For the Zitos, it started as fun, but if their first trotting filly continues to win, it also will be profitable. She suffered her first narrow loss Sunday night in a race that was won by Touch of Moni, the first foal of the all-time money-winning trotting mare Moni Maker, who earned $5.9 million racing in this country and in Europe from 1995 to 2000.

The leading U.S. male trotting money winner, Mack Lobell, won $3.9 million, and the current active leading money-winning trotter, Fools Goal, is closing in on $3 million. Thirty pacers have won $2 million or more. The money is there.

Willmot became interested in harness racing at Woodbine in Toronto and Mohawk Raceway in Campbellville, Ontario, and he brought Anderson along for the fun. He knew from experience as a Thoroughbred breeder and owner at his Kinghaven Farm that the top harness yearlings, trotting or pacing, cost between $200,000 and $400,000, instead of the $2 to $3 million the top Thoroughbred yearlings bring. He knew from running racetracks what kind of purses the harness horses now have available.

The Zitos got started through their friendship with Alan and Meg Leavitt, who run one of the world's major Standardbred breeding establishments at their Walnut Hall Limited in Kentucky. While having dinner with the Leavitts one evening last fall, talking of their common interest in anti-horse slaughter legislation (Zito is a spokesman for Thoroughbred racing on that cause), Nick said to Kim, "We ought to live a little and get ourselves a pacer." Leavitt, a Harvard graduate with unlimited smarts, said, "If you're serious you should make it a trotter." From breeding some of the world's best at both gaits, Leavitt knew that with fewer horses, but with purses just as big as those for pacers, trotters provide better odds in the high-risk world of racing.

Leavitt asked trainer Fred Grant, who had six of his horses, to pick two likely prospects for a Zito partnership. Grant picked a pacing filly and a trotting colt, and the Zitos were in business.

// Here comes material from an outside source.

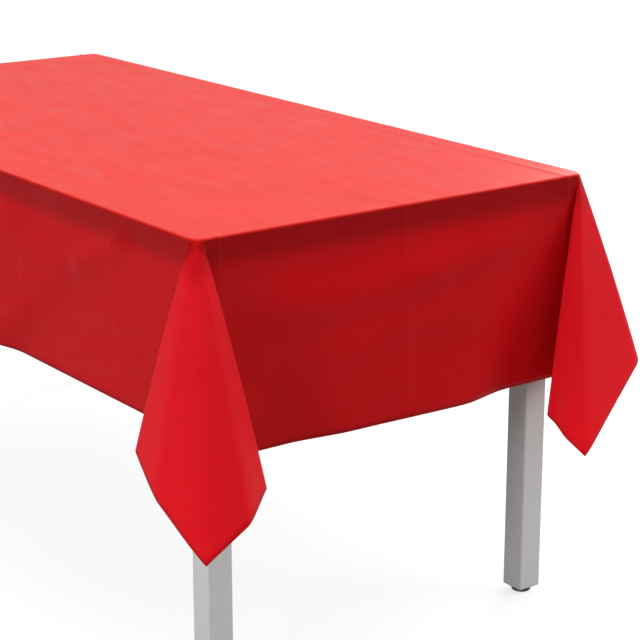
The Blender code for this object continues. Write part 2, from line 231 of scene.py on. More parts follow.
@dataclass(frozen=True)
class FilmFinish:
    """Thin coloured plastic film: satin gloss, a little light let through, fine handling marks.

    Its colour holds painted light and shade: painted light brightest in the corner flaps and bright
    on the board, painted shade on the drops, darkest in a painted band just under the board's edge.
    """

    board_edge: Pair
    # Lit and shaded copies of one film: painted light on the board, brighter painted light in the
    # corner flaps, painted shade on the drops.
    board_painted_light: Colour = (0.720, 0.008, 0.001, 1.0)
    drop_painted_shade: Colour = (0.660, 0.005, 0.010, 1.0)
    flap_painted_light: Colour = (0.990, 0.010, 0.020, 1.0)
    # Painted shade for the drops and flaps just under the board's edge.
    drop_painted_edge_shade: Colour = (0.440, 0.003, 0.006, 1.0)
    flap_painted_edge_shade: Colour = (0.680, 0.006, 0.014, 1.0)
    mottle: Colour = (0.920, 0.920, 0.920, 1.0)
    edge_blur: float = 0.005
    # How far past the board's edge the painted shade runs: full out to the first, faded out by the
    # second.
    edge_shade_depth: Pair = (0.024, 0.058)
    mottle_scale: float = 5.0
    roughness: Pair = (0.32, 0.44)
    streak_scale: float = 9.0
    streak_stretch: Place = (1.0, 3.0, 1.0)
    crinkle_scale: float = 16.0
    crinkle_depth: float = 0.0005
    grain_scale: float = 900.0
    grain_depth: float = 0.00004
    gloss: float = 0.14
    gloss_tint: Colour = (1.0, 0.90, 0.74, 1.0)
    scatter: Place = (0.0016, 0.0003, 0.0003)

    def material(self) -> bpy.types.Material:
        """Build the film's material."""
        book = NodeBook("red_film")
        flat = book.mapped(space="UV")
        split = book.node("SeparateXYZ")
        book.join(flat, split.inputs["Vector"])
        past = [book.arithmetic("SUBTRACT", book.arithmetic("ABSOLUTE", place), edge)
                for place, edge in zip(split.outputs, self.board_edge)]
        over = [book.step(distance, -self.edge_blur, self.edge_blur) for distance in past]
        # The sheet's corner squares, past the board's edge both ways, hang as the flaps and take
        # the brighter painted light.
        corner_square = book.arithmetic("MINIMUM", *over)
        # Painted shade band just past the board's edge on drops and flaps, blended into the lit and
        # shaded copies.
        clear = book.step(book.arithmetic("MAXIMUM", *past), *self.edge_shade_depth)
        near = book.blend(corner_square, self.drop_painted_edge_shade, self.flap_painted_edge_shade)
        hung = book.blend(clear, near, book.blend(corner_square, self.drop_painted_shade, self.flap_painted_light))
        body = book.blend(book.arithmetic("MAXIMUM", *over), self.board_painted_light, hung)
        cloudy = book.spread(book.noise(flat, self.mottle_scale, 3.0))
        book.join(book.blend(cloudy, body, self.mottle, "MULTIPLY"),
                  book.shader.inputs["Base Color"])
        streaks = book.noise(book.mapped(self.streak_stretch, "UV"), self.streak_scale, 4.0, 0.6)
        crinkle = book.bump(book.noise(flat, self.crinkle_scale, 2.0, 0.8), self.crinkle_depth)
        grain = book.bump(book.noise(flat, self.grain_scale, 1.0), self.grain_depth, crinkle)
        return book.finish(book.spread(streaks, *self.roughness), grain, IOR=1.50,
                           Specular_IOR_Level=self.gloss, Specular_Tint=self.gloss_tint,
                           Subsurface_Weight=1.0, Subsurface_Radius=self.scatter,
                           Subsurface_Scale=1.0)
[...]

A few months later, Grant had become less and less enchanted with the trotting colt, and far more enthusiastic with a trotting filly named Centerfold Hall. He reported that fact to his boss, and Leavitt picked up the phone and told Nick Zito, "You're now 50 percent partners in a trotting filly instead of a trotting colt."

So far the filly is a rising star. The night after the Travers, the Zitos traveled down Nelson Avenue to Saratoga Raceway and watched Centerfold Hall win in Lexington. Kim Zito was screaming at the TV, and Nick said the gamblers were looking at him with amusement. Trainer Grant called trainer Zito to congratulate him on his one-two Travers triumph with Birdstone and The Cliff's Edge, but he said all Zito wanted to talk about was Centerfold Hall and her training routine.

I have a rooting interest now to keep this crossover going. I feel the same about it as I did during the years I worked with Dave Johnson and the late Thoroughbred trainer Frank Wright doing New York City OTB's harness racing show. I was not then, and am not now, seeking to make converts. I'm simply trying to develop switch hitters, who can appreciate the beauty - and the profits - available to the astute, and the lucky, in both sports.

The Zito stable, incidentally, is called Lucky Shamrock. Nick Zito understands.